__WORK TO COMPLETE__. Everything from the first line down to the line containing "back_bevel = 0.8" should be reproduced exactly; please include nothing else.

__SUPPLIED DATA__.
+++

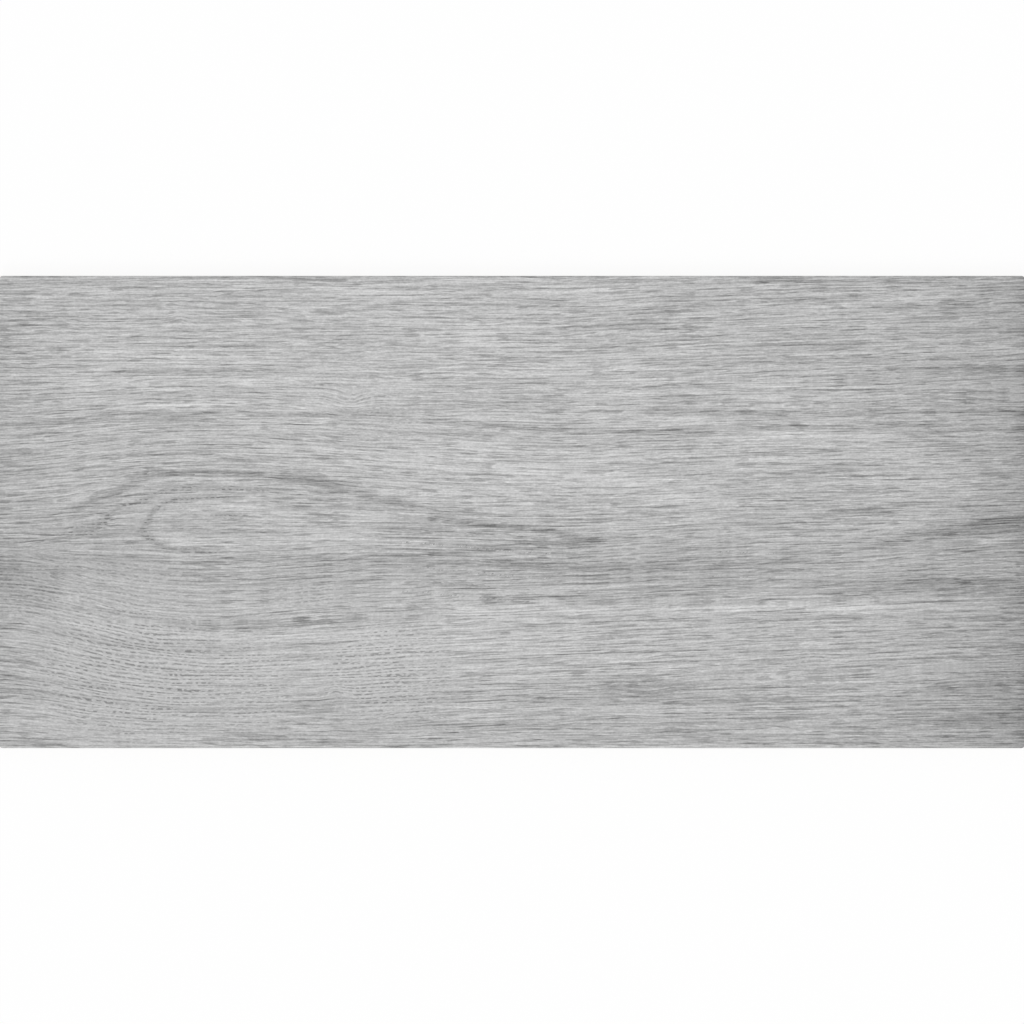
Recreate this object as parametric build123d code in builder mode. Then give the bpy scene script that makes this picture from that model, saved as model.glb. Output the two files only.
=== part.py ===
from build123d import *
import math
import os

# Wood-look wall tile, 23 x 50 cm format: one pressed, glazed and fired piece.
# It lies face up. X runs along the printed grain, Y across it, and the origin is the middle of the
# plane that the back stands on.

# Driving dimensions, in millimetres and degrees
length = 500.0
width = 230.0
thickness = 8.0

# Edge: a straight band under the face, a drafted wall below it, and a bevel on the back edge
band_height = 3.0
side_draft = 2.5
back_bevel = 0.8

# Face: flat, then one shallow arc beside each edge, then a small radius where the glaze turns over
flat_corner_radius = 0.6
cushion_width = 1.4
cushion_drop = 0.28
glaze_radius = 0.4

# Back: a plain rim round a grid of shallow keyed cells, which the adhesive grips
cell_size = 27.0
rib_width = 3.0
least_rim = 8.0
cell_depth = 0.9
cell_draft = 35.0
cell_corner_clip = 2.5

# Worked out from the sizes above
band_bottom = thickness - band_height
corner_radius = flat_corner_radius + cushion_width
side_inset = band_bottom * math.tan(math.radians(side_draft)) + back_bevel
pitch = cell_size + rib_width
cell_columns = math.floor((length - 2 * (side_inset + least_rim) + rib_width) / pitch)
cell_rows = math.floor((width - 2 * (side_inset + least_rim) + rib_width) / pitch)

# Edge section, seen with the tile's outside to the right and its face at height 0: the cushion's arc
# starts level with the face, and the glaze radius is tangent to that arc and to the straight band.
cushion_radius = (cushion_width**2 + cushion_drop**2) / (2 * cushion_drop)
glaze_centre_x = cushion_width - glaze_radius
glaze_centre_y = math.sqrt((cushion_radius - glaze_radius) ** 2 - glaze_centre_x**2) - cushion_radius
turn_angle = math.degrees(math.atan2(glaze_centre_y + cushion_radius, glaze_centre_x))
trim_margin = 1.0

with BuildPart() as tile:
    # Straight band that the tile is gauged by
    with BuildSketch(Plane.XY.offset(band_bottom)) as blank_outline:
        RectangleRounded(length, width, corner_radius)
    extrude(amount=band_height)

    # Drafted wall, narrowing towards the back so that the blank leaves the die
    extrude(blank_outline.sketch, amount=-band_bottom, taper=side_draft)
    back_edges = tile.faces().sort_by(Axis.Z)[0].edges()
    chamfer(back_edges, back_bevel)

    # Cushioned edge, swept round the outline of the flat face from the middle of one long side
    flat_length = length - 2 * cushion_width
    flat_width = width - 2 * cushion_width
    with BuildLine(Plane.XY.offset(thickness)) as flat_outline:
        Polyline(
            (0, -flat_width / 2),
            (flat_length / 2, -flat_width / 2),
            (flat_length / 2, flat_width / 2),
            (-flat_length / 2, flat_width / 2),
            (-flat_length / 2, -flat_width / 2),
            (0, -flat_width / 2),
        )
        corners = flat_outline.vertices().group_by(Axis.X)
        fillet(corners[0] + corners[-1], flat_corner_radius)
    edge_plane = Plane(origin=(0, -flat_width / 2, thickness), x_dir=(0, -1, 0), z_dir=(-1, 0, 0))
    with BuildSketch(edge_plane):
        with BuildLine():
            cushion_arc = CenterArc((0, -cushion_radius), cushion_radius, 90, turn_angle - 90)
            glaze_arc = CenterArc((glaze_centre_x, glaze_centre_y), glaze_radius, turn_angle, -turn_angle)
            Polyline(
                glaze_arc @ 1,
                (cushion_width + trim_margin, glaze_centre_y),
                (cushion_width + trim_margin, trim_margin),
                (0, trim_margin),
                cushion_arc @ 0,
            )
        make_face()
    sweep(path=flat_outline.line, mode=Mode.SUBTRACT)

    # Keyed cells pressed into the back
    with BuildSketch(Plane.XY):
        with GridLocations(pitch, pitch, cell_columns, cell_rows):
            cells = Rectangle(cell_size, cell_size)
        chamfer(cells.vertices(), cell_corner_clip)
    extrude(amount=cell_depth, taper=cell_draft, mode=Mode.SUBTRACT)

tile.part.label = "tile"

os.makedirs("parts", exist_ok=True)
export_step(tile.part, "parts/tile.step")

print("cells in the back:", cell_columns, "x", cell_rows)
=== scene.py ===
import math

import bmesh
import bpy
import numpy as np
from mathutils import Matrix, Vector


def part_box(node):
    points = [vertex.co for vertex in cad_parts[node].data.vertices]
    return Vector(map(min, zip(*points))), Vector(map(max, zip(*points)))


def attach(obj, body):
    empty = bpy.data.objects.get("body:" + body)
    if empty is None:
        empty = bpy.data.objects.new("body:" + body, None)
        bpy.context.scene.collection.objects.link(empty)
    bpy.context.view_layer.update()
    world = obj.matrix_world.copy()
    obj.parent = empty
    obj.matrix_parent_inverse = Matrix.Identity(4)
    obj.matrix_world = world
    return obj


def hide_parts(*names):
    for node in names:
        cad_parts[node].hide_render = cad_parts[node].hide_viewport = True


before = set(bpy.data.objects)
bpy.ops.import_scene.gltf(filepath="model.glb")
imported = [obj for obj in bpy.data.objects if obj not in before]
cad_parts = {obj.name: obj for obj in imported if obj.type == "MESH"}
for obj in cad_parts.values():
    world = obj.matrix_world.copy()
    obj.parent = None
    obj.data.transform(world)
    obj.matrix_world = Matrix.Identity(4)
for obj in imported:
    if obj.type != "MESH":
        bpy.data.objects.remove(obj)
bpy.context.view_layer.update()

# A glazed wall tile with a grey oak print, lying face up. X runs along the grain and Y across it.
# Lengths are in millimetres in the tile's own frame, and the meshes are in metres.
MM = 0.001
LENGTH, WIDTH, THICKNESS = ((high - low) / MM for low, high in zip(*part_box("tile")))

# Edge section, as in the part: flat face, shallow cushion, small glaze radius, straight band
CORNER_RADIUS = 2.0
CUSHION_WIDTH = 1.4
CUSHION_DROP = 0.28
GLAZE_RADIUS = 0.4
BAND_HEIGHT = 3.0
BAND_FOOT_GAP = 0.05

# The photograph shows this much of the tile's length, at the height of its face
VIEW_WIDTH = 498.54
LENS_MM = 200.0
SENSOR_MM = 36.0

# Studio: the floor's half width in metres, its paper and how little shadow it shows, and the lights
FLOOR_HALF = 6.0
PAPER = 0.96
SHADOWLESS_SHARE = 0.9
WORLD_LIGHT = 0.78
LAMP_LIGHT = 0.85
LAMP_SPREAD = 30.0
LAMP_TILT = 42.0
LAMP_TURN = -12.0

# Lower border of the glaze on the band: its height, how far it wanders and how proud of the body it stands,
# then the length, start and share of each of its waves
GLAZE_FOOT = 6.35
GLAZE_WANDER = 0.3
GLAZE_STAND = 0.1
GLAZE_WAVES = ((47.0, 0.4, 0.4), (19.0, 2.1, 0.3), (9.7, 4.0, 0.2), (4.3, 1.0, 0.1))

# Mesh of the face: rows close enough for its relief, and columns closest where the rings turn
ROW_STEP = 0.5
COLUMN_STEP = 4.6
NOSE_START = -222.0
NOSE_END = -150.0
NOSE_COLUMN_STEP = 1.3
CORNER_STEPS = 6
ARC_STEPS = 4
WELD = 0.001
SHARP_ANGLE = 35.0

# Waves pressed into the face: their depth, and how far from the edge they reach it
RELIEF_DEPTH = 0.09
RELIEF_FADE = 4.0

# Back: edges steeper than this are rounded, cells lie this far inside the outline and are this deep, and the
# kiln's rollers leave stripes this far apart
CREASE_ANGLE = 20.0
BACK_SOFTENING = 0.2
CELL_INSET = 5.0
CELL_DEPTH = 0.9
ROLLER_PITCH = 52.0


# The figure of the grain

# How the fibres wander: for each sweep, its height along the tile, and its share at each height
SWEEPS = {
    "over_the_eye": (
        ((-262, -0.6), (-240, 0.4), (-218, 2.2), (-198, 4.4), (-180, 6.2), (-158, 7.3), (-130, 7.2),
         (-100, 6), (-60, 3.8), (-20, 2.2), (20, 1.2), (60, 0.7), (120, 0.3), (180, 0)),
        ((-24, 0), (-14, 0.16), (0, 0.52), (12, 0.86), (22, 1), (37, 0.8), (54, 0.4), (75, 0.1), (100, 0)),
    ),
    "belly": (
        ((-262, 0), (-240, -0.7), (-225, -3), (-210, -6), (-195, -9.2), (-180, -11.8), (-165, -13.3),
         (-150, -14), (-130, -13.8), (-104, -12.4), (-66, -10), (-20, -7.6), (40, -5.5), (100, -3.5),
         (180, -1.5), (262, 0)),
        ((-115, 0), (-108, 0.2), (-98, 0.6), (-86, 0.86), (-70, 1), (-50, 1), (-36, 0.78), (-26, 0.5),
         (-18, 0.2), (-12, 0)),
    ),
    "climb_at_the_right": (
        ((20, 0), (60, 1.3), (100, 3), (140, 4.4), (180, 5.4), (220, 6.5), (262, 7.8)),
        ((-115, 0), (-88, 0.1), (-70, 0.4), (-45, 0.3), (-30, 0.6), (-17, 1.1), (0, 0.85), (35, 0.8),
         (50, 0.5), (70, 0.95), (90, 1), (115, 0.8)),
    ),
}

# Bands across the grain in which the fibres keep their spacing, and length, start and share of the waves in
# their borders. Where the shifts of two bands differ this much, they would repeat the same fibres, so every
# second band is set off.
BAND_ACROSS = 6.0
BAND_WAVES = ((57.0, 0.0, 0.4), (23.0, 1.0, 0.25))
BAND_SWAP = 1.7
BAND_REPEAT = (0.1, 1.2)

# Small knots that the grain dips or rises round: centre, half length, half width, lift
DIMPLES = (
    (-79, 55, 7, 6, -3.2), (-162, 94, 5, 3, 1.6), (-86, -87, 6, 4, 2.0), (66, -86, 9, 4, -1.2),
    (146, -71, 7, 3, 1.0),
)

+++

__CORRECT ANSWER__.
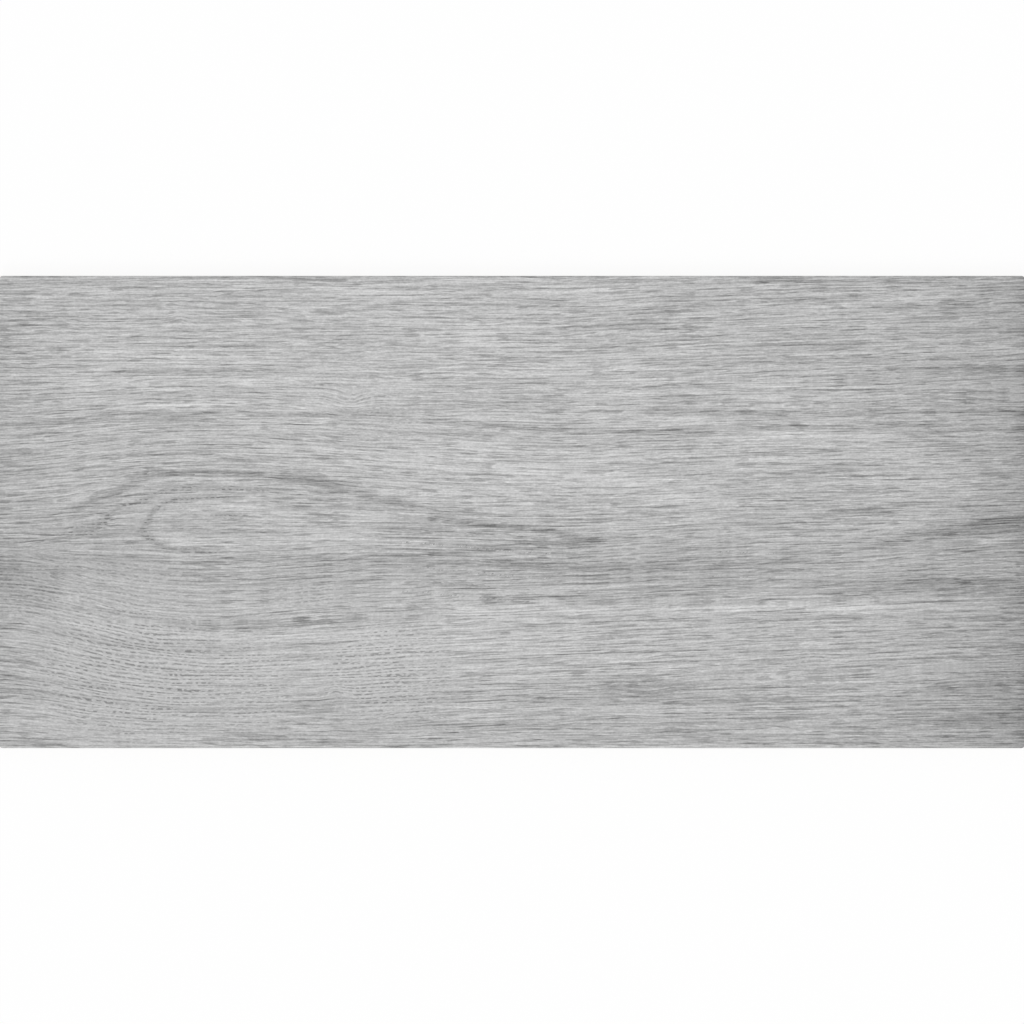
Recreate this object as parametric build123d code in builder mode. Then give the bpy scene script that makes this picture from that model, saved as model.glb. Output the two files only.
=== part.py ===
from build123d import *
import math
import os

# Wood-look wall tile, 23 x 50 cm format: one pressed, glazed and fired piece.
# It lies face up. X runs along the printed grain, Y across it, and the origin is the middle of the
# plane that the back stands on.

# Driving dimensions, in millimetres and degrees
length = 500.0
width = 230.0
thickness = 8.0

# Edge: a straight band under the face, a drafted wall below it, and a bevel on the back edge
band_height = 3.0
side_draft = 2.5
back_bevel = 0.8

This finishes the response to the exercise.